◆ EXERCISE TASK ◆
Locate the line that contains "signet_table();" and the line that contains "for node in". Copy both of them exactly, together with every line between them, and no others.

◆ DATA SECTION ◆
>> Start

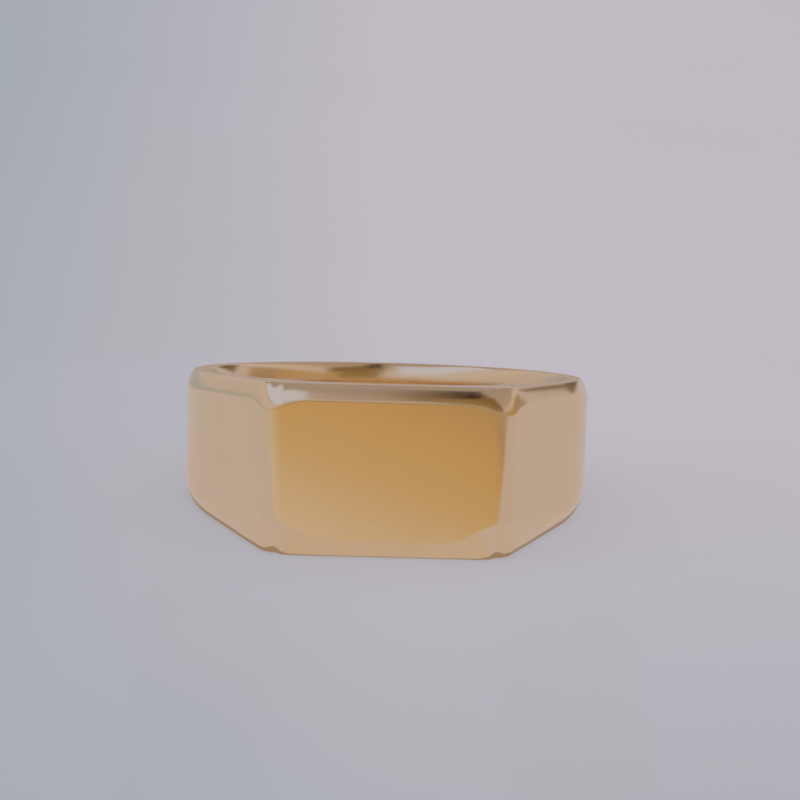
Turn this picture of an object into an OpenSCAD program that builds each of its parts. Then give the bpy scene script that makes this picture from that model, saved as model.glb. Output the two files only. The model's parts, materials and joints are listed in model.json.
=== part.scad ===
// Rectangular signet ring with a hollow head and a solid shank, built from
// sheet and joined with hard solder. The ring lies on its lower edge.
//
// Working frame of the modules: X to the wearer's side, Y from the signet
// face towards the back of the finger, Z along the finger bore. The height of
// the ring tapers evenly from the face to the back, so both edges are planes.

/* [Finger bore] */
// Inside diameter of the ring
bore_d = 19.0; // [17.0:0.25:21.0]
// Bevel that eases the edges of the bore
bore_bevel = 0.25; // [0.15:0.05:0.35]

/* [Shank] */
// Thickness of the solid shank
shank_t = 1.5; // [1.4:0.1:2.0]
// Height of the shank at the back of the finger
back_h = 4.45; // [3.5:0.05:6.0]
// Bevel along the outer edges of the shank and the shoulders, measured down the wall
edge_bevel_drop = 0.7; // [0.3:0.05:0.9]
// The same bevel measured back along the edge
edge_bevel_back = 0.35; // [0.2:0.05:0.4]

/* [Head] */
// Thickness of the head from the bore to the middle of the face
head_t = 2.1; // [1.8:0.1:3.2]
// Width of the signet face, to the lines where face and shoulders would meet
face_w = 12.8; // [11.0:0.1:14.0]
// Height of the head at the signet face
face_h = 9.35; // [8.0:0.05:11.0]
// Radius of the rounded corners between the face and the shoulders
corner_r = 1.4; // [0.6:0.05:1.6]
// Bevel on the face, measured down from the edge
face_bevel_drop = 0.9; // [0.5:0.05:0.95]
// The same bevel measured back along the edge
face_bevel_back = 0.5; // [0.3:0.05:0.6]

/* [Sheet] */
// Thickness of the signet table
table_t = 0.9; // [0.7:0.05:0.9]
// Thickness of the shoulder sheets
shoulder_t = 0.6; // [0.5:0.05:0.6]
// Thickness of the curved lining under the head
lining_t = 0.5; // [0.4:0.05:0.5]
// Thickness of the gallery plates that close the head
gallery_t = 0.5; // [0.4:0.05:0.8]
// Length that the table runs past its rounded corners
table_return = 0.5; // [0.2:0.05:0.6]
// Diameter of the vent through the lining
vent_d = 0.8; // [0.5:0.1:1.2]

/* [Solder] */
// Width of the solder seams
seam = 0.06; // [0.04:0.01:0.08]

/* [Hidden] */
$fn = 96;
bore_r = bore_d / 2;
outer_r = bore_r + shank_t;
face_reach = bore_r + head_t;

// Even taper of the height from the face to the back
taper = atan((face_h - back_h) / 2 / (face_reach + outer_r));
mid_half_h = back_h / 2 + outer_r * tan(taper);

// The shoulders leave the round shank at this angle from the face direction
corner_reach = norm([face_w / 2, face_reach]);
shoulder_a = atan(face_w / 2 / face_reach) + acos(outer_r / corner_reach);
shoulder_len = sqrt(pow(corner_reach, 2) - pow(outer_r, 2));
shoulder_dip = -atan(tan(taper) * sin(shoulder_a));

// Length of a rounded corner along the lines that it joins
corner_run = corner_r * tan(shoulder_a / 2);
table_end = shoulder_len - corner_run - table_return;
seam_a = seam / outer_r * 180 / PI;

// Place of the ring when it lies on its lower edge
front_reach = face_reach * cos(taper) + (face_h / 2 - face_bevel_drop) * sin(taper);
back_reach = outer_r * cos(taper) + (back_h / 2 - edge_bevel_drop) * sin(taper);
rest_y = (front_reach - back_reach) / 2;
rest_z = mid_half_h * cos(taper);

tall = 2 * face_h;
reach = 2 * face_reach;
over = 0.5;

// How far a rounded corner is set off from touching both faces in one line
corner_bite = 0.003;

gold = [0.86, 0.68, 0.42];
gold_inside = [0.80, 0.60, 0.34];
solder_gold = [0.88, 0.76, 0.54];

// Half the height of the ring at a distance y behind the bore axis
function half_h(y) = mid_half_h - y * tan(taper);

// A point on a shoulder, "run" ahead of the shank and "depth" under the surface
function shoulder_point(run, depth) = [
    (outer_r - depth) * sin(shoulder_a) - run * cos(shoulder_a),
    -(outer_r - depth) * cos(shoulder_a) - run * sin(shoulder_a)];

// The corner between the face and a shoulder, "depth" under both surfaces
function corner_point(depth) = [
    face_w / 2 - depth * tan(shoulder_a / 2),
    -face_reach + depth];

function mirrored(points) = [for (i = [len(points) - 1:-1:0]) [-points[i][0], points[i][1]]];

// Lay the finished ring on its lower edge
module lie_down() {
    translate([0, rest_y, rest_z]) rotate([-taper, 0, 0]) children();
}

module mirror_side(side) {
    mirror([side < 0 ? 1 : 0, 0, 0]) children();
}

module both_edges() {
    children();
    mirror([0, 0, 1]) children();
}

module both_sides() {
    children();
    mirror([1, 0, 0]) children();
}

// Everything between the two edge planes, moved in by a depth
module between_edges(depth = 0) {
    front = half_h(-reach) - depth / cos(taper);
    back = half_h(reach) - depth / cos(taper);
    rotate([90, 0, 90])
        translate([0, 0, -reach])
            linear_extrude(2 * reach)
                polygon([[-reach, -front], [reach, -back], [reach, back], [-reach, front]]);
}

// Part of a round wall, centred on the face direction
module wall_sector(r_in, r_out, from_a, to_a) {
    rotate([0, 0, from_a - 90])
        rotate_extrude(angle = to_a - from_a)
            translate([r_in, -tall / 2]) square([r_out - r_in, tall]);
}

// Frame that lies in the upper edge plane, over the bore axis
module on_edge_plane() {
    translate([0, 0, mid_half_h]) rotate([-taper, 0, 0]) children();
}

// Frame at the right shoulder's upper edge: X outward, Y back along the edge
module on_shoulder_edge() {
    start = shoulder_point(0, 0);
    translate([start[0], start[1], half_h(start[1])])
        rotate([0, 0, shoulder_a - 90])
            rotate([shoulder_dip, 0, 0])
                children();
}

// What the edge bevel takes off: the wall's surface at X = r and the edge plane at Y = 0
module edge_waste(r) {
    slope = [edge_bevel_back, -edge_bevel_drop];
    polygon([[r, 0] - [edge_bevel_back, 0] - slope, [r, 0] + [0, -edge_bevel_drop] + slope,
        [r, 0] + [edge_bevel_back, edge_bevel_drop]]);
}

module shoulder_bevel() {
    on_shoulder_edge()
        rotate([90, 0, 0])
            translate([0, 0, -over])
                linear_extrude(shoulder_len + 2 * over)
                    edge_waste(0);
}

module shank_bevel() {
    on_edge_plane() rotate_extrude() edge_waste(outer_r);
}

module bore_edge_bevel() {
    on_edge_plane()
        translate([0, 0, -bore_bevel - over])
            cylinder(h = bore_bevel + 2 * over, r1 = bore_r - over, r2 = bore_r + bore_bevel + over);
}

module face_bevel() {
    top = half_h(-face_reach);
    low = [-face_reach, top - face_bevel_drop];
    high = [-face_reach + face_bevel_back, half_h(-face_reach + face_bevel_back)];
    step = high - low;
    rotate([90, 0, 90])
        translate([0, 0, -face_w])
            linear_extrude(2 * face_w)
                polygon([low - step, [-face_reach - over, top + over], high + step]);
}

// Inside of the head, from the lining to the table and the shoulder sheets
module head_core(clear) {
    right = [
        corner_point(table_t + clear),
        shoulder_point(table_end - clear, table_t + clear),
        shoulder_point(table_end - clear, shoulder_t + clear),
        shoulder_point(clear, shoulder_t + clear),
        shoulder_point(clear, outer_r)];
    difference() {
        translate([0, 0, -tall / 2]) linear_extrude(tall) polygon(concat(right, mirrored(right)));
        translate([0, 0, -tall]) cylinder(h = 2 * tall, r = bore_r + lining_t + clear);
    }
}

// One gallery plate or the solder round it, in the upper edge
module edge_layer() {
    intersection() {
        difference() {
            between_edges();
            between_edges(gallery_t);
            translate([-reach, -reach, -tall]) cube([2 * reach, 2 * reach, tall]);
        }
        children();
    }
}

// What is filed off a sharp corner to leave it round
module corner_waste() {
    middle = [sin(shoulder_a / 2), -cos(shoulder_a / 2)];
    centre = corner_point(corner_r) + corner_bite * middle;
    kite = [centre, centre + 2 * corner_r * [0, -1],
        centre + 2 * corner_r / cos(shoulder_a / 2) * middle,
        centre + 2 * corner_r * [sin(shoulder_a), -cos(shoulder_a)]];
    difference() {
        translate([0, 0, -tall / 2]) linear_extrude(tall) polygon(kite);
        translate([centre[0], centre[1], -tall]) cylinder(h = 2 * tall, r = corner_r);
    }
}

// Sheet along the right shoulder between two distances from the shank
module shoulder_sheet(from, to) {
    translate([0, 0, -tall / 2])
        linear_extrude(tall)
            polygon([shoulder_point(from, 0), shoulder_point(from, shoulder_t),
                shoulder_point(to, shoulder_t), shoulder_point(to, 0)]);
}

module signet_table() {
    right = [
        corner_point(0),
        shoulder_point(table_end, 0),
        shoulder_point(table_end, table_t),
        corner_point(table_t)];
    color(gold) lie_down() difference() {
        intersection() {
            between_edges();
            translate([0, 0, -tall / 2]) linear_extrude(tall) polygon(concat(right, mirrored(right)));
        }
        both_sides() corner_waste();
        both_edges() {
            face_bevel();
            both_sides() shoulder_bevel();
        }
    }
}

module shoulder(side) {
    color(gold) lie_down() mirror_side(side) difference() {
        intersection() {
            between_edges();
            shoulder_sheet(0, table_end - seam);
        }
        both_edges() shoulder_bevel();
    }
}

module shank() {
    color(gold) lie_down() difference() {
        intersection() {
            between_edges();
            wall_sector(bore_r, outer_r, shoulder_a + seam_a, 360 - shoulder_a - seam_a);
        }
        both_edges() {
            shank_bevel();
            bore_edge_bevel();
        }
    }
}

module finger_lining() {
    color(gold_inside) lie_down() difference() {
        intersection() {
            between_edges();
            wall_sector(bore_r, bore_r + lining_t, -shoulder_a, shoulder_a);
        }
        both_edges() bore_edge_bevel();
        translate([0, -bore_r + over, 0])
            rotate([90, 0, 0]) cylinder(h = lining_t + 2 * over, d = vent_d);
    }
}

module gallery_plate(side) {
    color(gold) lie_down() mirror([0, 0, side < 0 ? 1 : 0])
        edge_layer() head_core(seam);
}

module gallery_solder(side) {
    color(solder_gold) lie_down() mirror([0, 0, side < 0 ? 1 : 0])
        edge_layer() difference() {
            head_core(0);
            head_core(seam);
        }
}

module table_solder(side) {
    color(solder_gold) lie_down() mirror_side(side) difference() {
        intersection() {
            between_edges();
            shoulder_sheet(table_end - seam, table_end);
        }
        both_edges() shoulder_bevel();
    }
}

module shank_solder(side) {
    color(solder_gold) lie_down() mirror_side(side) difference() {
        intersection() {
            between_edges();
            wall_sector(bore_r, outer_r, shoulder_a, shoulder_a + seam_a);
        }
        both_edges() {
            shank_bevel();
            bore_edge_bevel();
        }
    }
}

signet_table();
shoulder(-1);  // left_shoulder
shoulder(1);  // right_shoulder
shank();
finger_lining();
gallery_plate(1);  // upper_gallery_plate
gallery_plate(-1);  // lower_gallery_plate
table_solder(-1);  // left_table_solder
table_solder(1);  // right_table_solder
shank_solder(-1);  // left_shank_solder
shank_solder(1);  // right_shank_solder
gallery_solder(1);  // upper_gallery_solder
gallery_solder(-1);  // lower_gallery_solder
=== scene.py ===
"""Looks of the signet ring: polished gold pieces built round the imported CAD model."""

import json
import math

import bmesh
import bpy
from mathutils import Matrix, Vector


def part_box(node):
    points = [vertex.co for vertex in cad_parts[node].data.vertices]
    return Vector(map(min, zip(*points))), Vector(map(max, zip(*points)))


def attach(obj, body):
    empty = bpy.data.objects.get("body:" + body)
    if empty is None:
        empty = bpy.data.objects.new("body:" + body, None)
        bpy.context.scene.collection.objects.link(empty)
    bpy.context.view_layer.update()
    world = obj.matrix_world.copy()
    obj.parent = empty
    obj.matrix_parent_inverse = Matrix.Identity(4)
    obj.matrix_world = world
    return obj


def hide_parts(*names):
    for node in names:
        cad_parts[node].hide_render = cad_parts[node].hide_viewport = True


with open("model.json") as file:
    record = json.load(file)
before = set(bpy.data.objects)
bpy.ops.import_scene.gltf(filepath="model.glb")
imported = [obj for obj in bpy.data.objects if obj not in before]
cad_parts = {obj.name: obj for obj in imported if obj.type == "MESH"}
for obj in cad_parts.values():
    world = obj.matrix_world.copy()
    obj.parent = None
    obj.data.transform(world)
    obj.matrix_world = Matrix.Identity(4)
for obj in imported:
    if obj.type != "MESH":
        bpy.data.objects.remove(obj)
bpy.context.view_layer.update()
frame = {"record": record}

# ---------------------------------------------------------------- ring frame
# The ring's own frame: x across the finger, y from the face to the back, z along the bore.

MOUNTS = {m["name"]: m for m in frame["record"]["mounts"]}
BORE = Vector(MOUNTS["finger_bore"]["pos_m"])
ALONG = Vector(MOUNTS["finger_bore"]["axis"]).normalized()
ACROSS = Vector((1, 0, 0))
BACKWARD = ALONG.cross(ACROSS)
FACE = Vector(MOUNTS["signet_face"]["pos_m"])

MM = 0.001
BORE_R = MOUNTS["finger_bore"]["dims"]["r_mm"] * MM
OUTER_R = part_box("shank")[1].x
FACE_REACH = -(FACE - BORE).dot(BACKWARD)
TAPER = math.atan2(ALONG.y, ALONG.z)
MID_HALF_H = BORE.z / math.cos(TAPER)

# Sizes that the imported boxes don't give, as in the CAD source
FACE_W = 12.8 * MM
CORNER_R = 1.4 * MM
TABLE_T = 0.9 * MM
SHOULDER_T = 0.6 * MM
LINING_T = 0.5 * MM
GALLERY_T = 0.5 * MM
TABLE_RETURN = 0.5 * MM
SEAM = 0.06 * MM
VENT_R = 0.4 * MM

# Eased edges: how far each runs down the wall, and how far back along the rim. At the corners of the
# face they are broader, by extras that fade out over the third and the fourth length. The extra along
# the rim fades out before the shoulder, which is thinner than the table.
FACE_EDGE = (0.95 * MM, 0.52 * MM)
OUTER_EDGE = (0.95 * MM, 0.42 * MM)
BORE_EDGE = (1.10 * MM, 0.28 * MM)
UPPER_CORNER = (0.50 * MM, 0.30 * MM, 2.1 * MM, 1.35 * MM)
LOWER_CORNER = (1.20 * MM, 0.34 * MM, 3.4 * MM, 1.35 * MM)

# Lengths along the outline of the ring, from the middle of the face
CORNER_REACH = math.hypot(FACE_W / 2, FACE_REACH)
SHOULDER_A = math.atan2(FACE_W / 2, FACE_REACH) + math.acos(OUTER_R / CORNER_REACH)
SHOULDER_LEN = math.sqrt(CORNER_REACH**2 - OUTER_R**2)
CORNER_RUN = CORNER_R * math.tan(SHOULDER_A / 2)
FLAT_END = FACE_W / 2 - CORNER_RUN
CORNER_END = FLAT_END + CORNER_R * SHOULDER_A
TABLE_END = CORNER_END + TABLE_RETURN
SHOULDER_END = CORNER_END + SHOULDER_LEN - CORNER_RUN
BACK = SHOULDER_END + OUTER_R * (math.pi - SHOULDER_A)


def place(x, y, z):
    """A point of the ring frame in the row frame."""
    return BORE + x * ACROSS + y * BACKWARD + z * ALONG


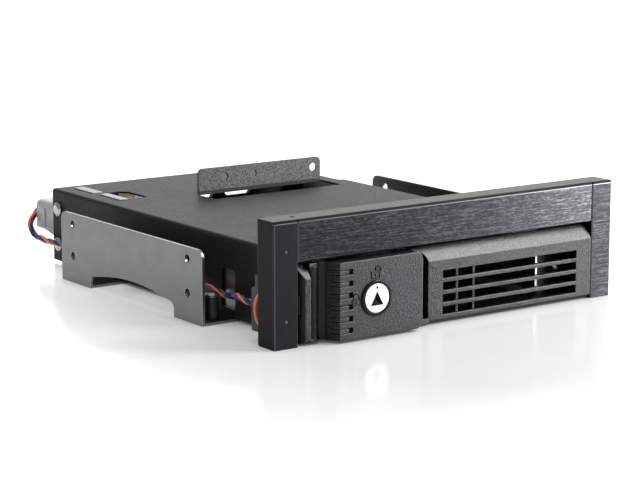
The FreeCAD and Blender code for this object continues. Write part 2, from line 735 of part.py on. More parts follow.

>> End

◆ TASK SOLUTION ◆
signet_table();
shoulder(-1);  // left_shoulder
shoulder(1);  // right_shoulder
shank();
finger_lining();
gallery_plate(1);  // upper_gallery_plate
gallery_plate(-1);  // lower_gallery_plate
table_solder(-1);  // left_table_solder
table_solder(1);  // right_table_solder
shank_solder(-1);  // left_shank_solder
shank_solder(1);  // right_shank_solder
gallery_solder(1);  // upper_gallery_solder
gallery_solder(-1);  // lower_gallery_solder
=== scene.py ===
"""Looks of the signet ring: polished gold pieces built round the imported CAD model."""

import json
import math

import bmesh
import bpy
from mathutils import Matrix, Vector


def part_box(node):
    points = [vertex.co for vertex in cad_parts[node].data.vertices]
    return Vector(map(min, zip(*points))), Vector(map(max, zip(*points)))


def attach(obj, body):
    empty = bpy.data.objects.get("body:" + body)
    if empty is None:
        empty = bpy.data.objects.new("body:" + body, None)
        bpy.context.scene.collection.objects.link(empty)
    bpy.context.view_layer.update()
    world = obj.matrix_world.copy()
    obj.parent = empty
    obj.matrix_parent_inverse = Matrix.Identity(4)
    obj.matrix_world = world
    return obj


def hide_parts(*names):
    for node in names:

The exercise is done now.